▶ _Given request_
Beginning at the first line of the data, print each line exactly, stopping after the line that contains "attach(piece, body)".

▶ _Source data_
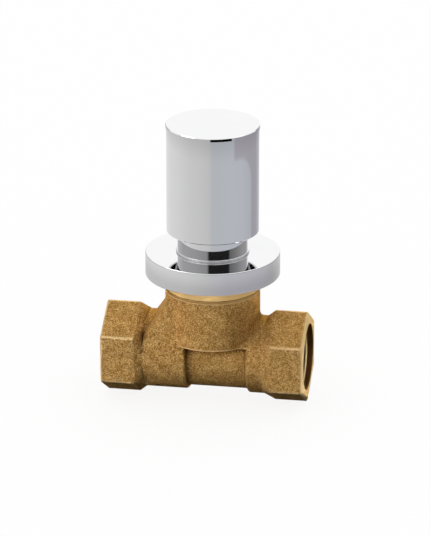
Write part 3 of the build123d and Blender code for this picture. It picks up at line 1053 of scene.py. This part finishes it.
class VALVE_OT_headwork(Operator):
    """Give the headwork inside the valve its turned brass, steel, rubber, fibre and plastic"""

    bl_idname = "valve.headwork"
    bl_label = "Headwork"

    def execute(self, context):
        brass = context.scene.valve.brass
        paint(["bonnet", "spindle", "disc_carrier"], turned_brass(brass))
        paint(["spindle_circlip", "handle_screw", "retaining_washer", "washer_screw"], plain_steel())
        rubber = moulded("black_rubber", dark=0.012, light=0.03, roughness=0.6, grain=0.0004)
        paint(["spindle_o_ring_lower", "spindle_o_ring_upper", "seat_washer"], rubber)
        fibre = moulded(
            "fibre", dark=(0.16, 0.04, 0.02), light=(0.30, 0.09, 0.05), roughness=0.75, grain=0.0006
        )
        paint(["bonnet_gasket"], fibre)
        plastic = moulded(
            "white_plastic", dark=(0.66, 0.66, 0.62), light=(0.76, 0.76, 0.72), roughness=0.45, grain=0.001
        )
        paint(["friction_washer", "handle_insert"], plastic)
        return {"FINISHED"}


class VALVE_OT_chrome(Operator):
    """Give the handle, its cap, the sleeve and the rosette their chrome"""

    bl_idname = "valve.chrome"
    bl_label = "Chrome"

    def execute(self, context):
        settings = context.scene.valve
        chrome = polished_chrome(settings.chrome)
        paint(CHROME, chrome)
        for piece, body in (
            (turned_rosette(settings.turned), ROOT),
            (turned_sleeve(settings.turned), ROOT),
            (turned_cap(settings.turned), HANDLE),
        ):
            piece.data.materials.append(chrome)
            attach(piece, body)
            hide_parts(TURNED[piece.name])
        return {"FINISHED"}


class VALVE_OT_port_threads(Operator):
    """Cut the pipe threads' ridges in both ports"""

    bl_idname = "valve.port_threads"
    bl_label = "Port threads"

    def execute(self, context):
        settings = context.scene.valve
        brass = thread_brass(settings.brass, settings.thread)
        for name, port in zip(THREADS, (INLET_PORT, OUTLET_PORT)):
            ridge = thread_ridge(name, port, settings.thread)
            ridge.data.materials.append(brass)
        return {"FINISHED"}


def tent_tree(name):
    """Bare material for the tent: its tree, the turn from the front, that turn's ramp place, the height."""
    material, tree = bare_material(name)
    _, (x, y, z) = object_place(tree)
    turn = tree.math("ARCTAN2", x, tree.times(y, -1.0))
    around = tree.math("ADD", tree.math("DIVIDE", turn, FULL_TURN), 0.5)
    return material, tree, turn, around, z


def round_card(tree, around, tones):
    """Tones round the tent, from (degrees from the front, grey or colour) pairs."""
    return tree.ramp(around, [((degrees + 180.0) / 360.0, tone) for degrees, tone in tones])


def handle_card(tree, turn, around, z, studio):
    """What the handle's side reflects: a shaded wall with a paler arched panel in it."""
    panel = round_card(tree, around, HANDLE_PANEL_TONES)
    wall = round_card(tree, around, HANDLE_WALL_TONES)
    past_crown = tree.math("MAXIMUM", tree.math("SUBTRACT", turn, ARCH_CROWN), 0.0)
    over_spring = tree.math("MAXIMUM", tree.math("ADD", z, studio.arch_spring), 0.0)
    side = tree.math("POWER", tree.math("DIVIDE", past_crown, ARCH_FALL), 2.0)
    rise = tree.math("POWER", tree.math("DIVIDE", over_spring, studio.arch_rise), 2.0)
    outside_arch = tree.rise(tree.math("ADD", side, rise), *ARCH_EDGE)
    on_wall = tree.times(outside_arch, tree.rise(turn, *JAMB))
    return tree.scaled(tree.mix(on_wall, panel, wall), tree.rise(z, *HANDLE_SHADE))


def tent_material(studio):
    """Glow of the tent that the chrome reflects, in bands one over the other."""
    material, tree, turn, around, z = tent_tree("tent_cloth")
    rosette_card = tree.scaled(round_card(tree, around, ROSETTE_TONES), tree.rise(z, *ROSETTE_SHADE))
    cards = (
        (studio.tent_foot_top, TABLE_CARD_FULL, round_card(tree, around, TABLE_TONES)),
        (*ROSETTE_CARD_START, rosette_card),
        (*HANDLE_CARD_START, handle_card(tree, turn, around, z, studio)),
        (studio.cap_line, FRONT_CARD_FULL, round_card(tree, around, FRONT_TONES)),
        (*WHITE_START, opaque(TENT_WHITE)),
        (*LID_START, opaque(1.0)),
    )
    band = opaque(TENT_FOOT_TONE)
    for start, full, card in cards:
        band = tree.mix(tree.rise(z, start, full), band, card)
    tree.glow(band, studio.tent_glow)
    return material


def lip_glow_material(studio):
    """Glow of the band that draws the bright line along the sleeve's lip."""
    material, tree, _, around, _ = tent_tree("lip_glow")
    tree.glow(round_card(tree, around, LIP_TONES), studio.lip_glow)
    return material


def tent_wall(name, start, end, studio, material, bottom=None, top=None, inset=0.0):
    """Upright curved wall about the spindle between two angles from the front, seen only in reflections."""
    radius = studio.tent_radius - inset
    bottom = studio.tent_bottom if bottom is None else bottom
    top = studio.tent_top if top is None else top
    steps = max(2, int((end - start) / WALL_STEP))
    wall = start_point(name, (radius * math.sin(start), -radius * math.cos(start), bottom))
    bpy.ops.mesh.extrude_vertices_move(TRANSFORM_OT_translate={"value": (0, 0, top - bottom)})
    bpy.ops.mesh.select_all(action="SELECT")
    bpy.ops.mesh.spin(steps=steps, angle=start - end, center=(0, 0, 0), axis=(0, 0, 1))
    bpy.ops.object.mode_set(mode="OBJECT")
    only_in_reflections(wall, material)
    return wall


def tent_end(name, height, studio, material):
    """Round lid or base of the tent."""
    deselect_all()
    bpy.ops.mesh.primitive_circle_add(radius=studio.tent_radius, vertices=LID_CORNERS, fill_type="NGON")
    end = bpy.context.active_object
    end.name = name
    bpy.ops.object.mode_set(mode="EDIT")
    bpy.ops.transform.translate(value=(0, 0, height))
    bpy.ops.object.mode_set(mode="OBJECT")
    only_in_reflections(end, material)
    return end


def only_in_reflections(piece, material):
    """Puts a piece of the tent round the spindle and hides it from all but reflections."""
    piece.location = (SPINDLE_X, 0, 0)
    piece.data.materials.append(material)
    for ray in ("visible_camera", "visible_diffuse", "visible_transmission", "visible_shadow"):
        setattr(piece, ray, False)


def light_only(light, pieces):
    """Limits a lamp or a glowing piece to some of the valve's pieces."""
    lit = bpy.data.collections.new(light.name + "_lights")
    for piece in pieces:
        lit.objects.link(piece)
    light.light_linking.receiver_collection = lit


def area_lamp(name, azimuth, elevation, distance, size, power):
    """Soft square lamp aimed at the valve's middle."""
    data = bpy.data.lights.new(name, "AREA")
    data.shape = "SQUARE"
    # A reflected ray meets the tent before the lamp, so the lamp's light is counted without such rays.
    data.cycles.use_multiple_importance_sampling = False
    data.size = size
    data.energy = power
    lamp = bpy.data.objects.new(name, data)
    bpy.context.scene.collection.objects.link(lamp)
    aim(lamp, math.radians(azimuth), math.radians(elevation), distance, LAMP_TARGET)
    return lamp


def aim(thing, azimuth, elevation, distance, target):
    """Places a camera or lamp round a target, looking at it."""
    direction = (
        math.sin(azimuth) * math.cos(elevation),
        -math.cos(azimuth) * math.cos(elevation),
        math.sin(elevation),
    )
    thing.location = [place + distance * part for place, part in zip(target, direction)]
    thing.rotation_euler = (math.pi / 2 - elevation, 0, azimuth)


class VALVE_OT_studio(Operator):
    """Set up the floor, the reflecting tent, the lamps, the world and the camera"""

    bl_idname = "valve.studio"
    bl_label = "Studio"

    def execute(self, context):
        studio = context.scene.valve.studio
        self.make_camera(context, studio)
        self.make_floor(studio)
        self.make_tent(studio)
        self.make_lamps()
        self.make_world(context)
        context.scene.view_settings.view_transform = "Standard"
        return {"FINISHED"}

    def make_camera(self, context, studio):
        data = bpy.data.cameras.new("camera")
        data.sensor_fit = "VERTICAL"
        data.sensor_height = FILM_HEIGHT
        data.lens = studio.focal_length
        data.clip_start = NEAREST_SEEN
        camera = bpy.data.objects.new("camera", data)
        context.scene.collection.objects.link(camera)
        target = (
            SPINDLE_X + studio.aim_right * math.cos(studio.camera_azimuth),
            studio.aim_right * math.sin(studio.camera_azimuth),
            studio.aim_height,
        )
        aim(camera, studio.camera_azimuth, studio.camera_elevation, studio.camera_distance, target)
        context.scene.camera = camera

    def make_floor(self, studio):
        deselect_all()
        bpy.ops.mesh.primitive_plane_add(size=studio.floor_size, location=(SPINDLE_X, 0, BODY_LOW[2]))
        floor = bpy.context.active_object
        floor.name = "floor"
        material, tree = bare_material("floor_paper")
        paper = tree.add("ShaderNodeBsdfDiffuse", {"Color": opaque(PAPER_TONE)})
        white = tree.add("ShaderNodeEmission", {"Color": opaque(1.0), "Strength": 1.0})
        seen = tree.add("ShaderNodeLightPath").outputs["Is Camera Ray"]
        inputs = {0: tree.times(seen, PAPER_WHITENING), 1: paper.outputs[0], 2: white.outputs[0]}
        both = tree.add("ShaderNodeMixShader", inputs)
        tree.add("ShaderNodeOutputMaterial", {"Surface": both.outputs[0]})
        floor.data.materials.append(material)
        floor.visible_glossy = False
        floor.visible_shadow = False

    def make_tent(self, studio):
        cloth = tent_material(studio)
        foot_top, cap_line = studio.tent_foot_top, studio.cap_line
        tent_wall("tent_main", PANEL_END, PANEL_START + FULL_TURN, studio, cloth, bottom=foot_top)
        tent_wall("tent_panel_high", PANEL_START, PANEL_END, studio, cloth, bottom=cap_line)
        tent_end("tent_lid", studio.tent_top, studio, cloth)
        dark_to_cap = tent_wall(
            "tent_panel", PANEL_START, PANEL_END, studio, cloth, bottom=foot_top, top=cap_line
        )
        foot = tent_wall("tent_foot", 0, FULL_TURN, studio, cloth, top=foot_top)
        base = tent_end("tent_base", studio.tent_bottom, studio, cloth)
        turned = [bpy.data.objects[name] for name in TURNED]
        chrome = [*turned, *(NODES[name] for name in CHROME)]
        cap = (NODES["handle_cap"], bpy.data.objects["turned_cap"])
        pieces = [*NODES.values(), *(bpy.data.objects[name] for name in THREADS), *turned]
        light_only(dark_to_cap, [piece for piece in pieces if piece not in cap])
        light_only(foot, chrome)
        light_only(base, chrome)
        lip_band = tent_wall(
            "lip_band",
            -LIP_BAND_END,
            LIP_BAND_END,
            studio,
            lip_glow_material(studio),
            bottom=studio.lip_band_bottom,
            top=studio.lip_band_top,
            inset=LIP_BAND_INSET,
        )
        light_only(lip_band, chrome)

    def make_lamps(self):
        rest = [node for name, node in NODES.items() if name not in CHROME]
        rest += [bpy.data.objects[name] for name in THREADS]
        for lamp in LAMPS:
            light_only(area_lamp(*lamp), rest)

    def make_world(self, context):
        world = bpy.data.worlds.new("world")
        context.scene.world = world
        world.use_nodes = True
        world.node_tree.nodes.clear()
        tree = NodeTree(world.node_tree)
        rays = tree.add("ShaderNodeLightPath").outputs
        seen = tree.math("MAXIMUM", rays["Is Camera Ray"], rays["Is Glossy Ray"])
        seen = tree.math("MAXIMUM", seen, rays["Is Transmission Ray"])
        colour = tree.mix(seen, opaque(SKY_TONE), opaque(1.0))
        sky = tree.add("ShaderNodeBackground", {"Color": colour, "Strength": 1.0})
        tree.add("ShaderNodeOutputWorld", {"Surface": sky.outputs[0]})


class VALVE_PT_finish(Panel):
    """The valve's finish, one row for each group of pieces"""

    bl_label = "Valve"
    bl_idname = "VALVE_PT_finish"
    bl_space_type = "VIEW_3D"
    bl_region_type = "UI"
    bl_category = "Valve"

    def draw(self, context):
        for operator in OPERATORS:
            self.layout.operator(operator.bl_idname)


GROUPS = (BrassFinish, ChromeFinish, TurnedSizes, ThreadSizes, StudioSizes, ValveSettings)
OPERATORS = (
    VALVE_OT_cast_body,
    VALVE_OT_headwork,
    VALVE_OT_chrome,
    VALVE_OT_port_threads,
    VALVE_OT_studio,
)


def register():
    for cls in (*GROUPS, *OPERATORS, VALVE_PT_finish):
        bpy.utils.register_class(cls)
    bpy.types.Scene.valve = PointerProperty(type=ValveSettings)


def unregister():
    del bpy.types.Scene.valve
    for cls in reversed((*GROUPS, *OPERATORS, VALVE_PT_finish)):
        bpy.utils.unregister_class(cls)


def main():
    register()
    bpy.ops.valve.cast_body()
    bpy.ops.valve.headwork()
    bpy.ops.valve.chrome()
    bpy.ops.valve.port_threads()
    bpy.ops.valve.studio()


if __name__ == "__main__":
    main()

▶ _Answer for this exercise_
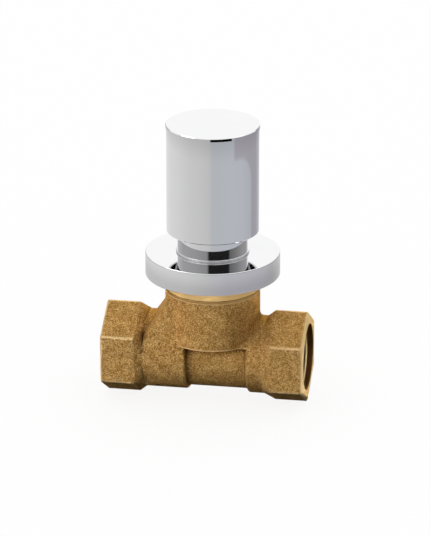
Write part 3 of the build123d and Blender code for this picture. It picks up at line 1053 of scene.py. This part finishes it.
class VALVE_OT_headwork(Operator):
    """Give the headwork inside the valve its turned brass, steel, rubber, fibre and plastic"""

    bl_idname = "valve.headwork"
    bl_label = "Headwork"

    def execute(self, context):
        brass = context.scene.valve.brass
        paint(["bonnet", "spindle", "disc_carrier"], turned_brass(brass))
        paint(["spindle_circlip", "handle_screw", "retaining_washer", "washer_screw"], plain_steel())
        rubber = moulded("black_rubber", dark=0.012, light=0.03, roughness=0.6, grain=0.0004)
        paint(["spindle_o_ring_lower", "spindle_o_ring_upper", "seat_washer"], rubber)
        fibre = moulded(
            "fibre", dark=(0.16, 0.04, 0.02), light=(0.30, 0.09, 0.05), roughness=0.75, grain=0.0006
        )
        paint(["bonnet_gasket"], fibre)
        plastic = moulded(
            "white_plastic", dark=(0.66, 0.66, 0.62), light=(0.76, 0.76, 0.72), roughness=0.45, grain=0.001
        )
        paint(["friction_washer", "handle_insert"], plastic)
        return {"FINISHED"}


class VALVE_OT_chrome(Operator):
    """Give the handle, its cap, the sleeve and the rosette their chrome"""

    bl_idname = "valve.chrome"
    bl_label = "Chrome"

    def execute(self, context):
        settings = context.scene.valve
        chrome = polished_chrome(settings.chrome)
        paint(CHROME, chrome)
        for piece, body in (
            (turned_rosette(settings.turned), ROOT),
            (turned_sleeve(settings.turned), ROOT),
            (turned_cap(settings.turned), HANDLE),
        ):
            piece.data.materials.append(chrome)
            attach(piece, body)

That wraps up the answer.